While the development of more advanced energy solutions is needed, the state needs to be careful and avoid driving an unfavorable solution when it comes to developing policy around generation, said Steve Transeth, policy director for the Michigan Jobs & Energy Coalition.

“We don’t want to put all our eggs in one basket and forget about any of these emerging technologies,” he said. “In the next five to 10 years, we’re going to see a major change in our (energy) delivery system. It’s going to be a whole different animal.”

As businesses find ways to bring the cost of renewable energy development down, changes in rate structuring could also play a role. Local generation and net metering along with more users starting to generate their own power will transform how the major utilitiesoperate, Transeth said.

But while the advanced energy sector continues to develop, the existing sources of energy will continue to drive Michigan’s energy discussion, he said.

“Natural gas will help bridge us to where we’re going,” Transeth said.

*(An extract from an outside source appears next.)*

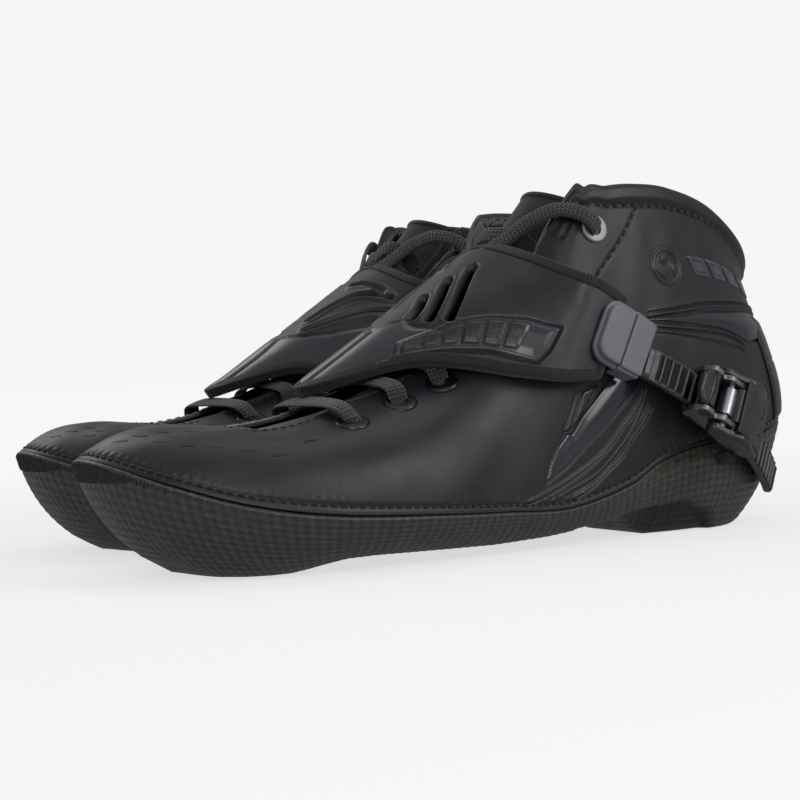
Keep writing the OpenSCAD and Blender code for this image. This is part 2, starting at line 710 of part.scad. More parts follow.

Beyond investments in new generation infrastructure, an emphasis on efficiency is expected. The MPSC released a report last year showing annual savings of roughly $500 million that transcended all classes of ratepayers, Scripps said. All the investments in energy efficiency only help take pressure off the grid and the capacity for generation, he added.

“The governor is a strong supporter of energy efficiency, and I expect that emphasis to continue,” Scripps said. “Investments in infrastructure and generation are costly, so if we can take the wear and tear off the grid and extend its life, that will lower the scale of investment needed. I anticipate the utilities to be aggressive on incentives for efficiency.”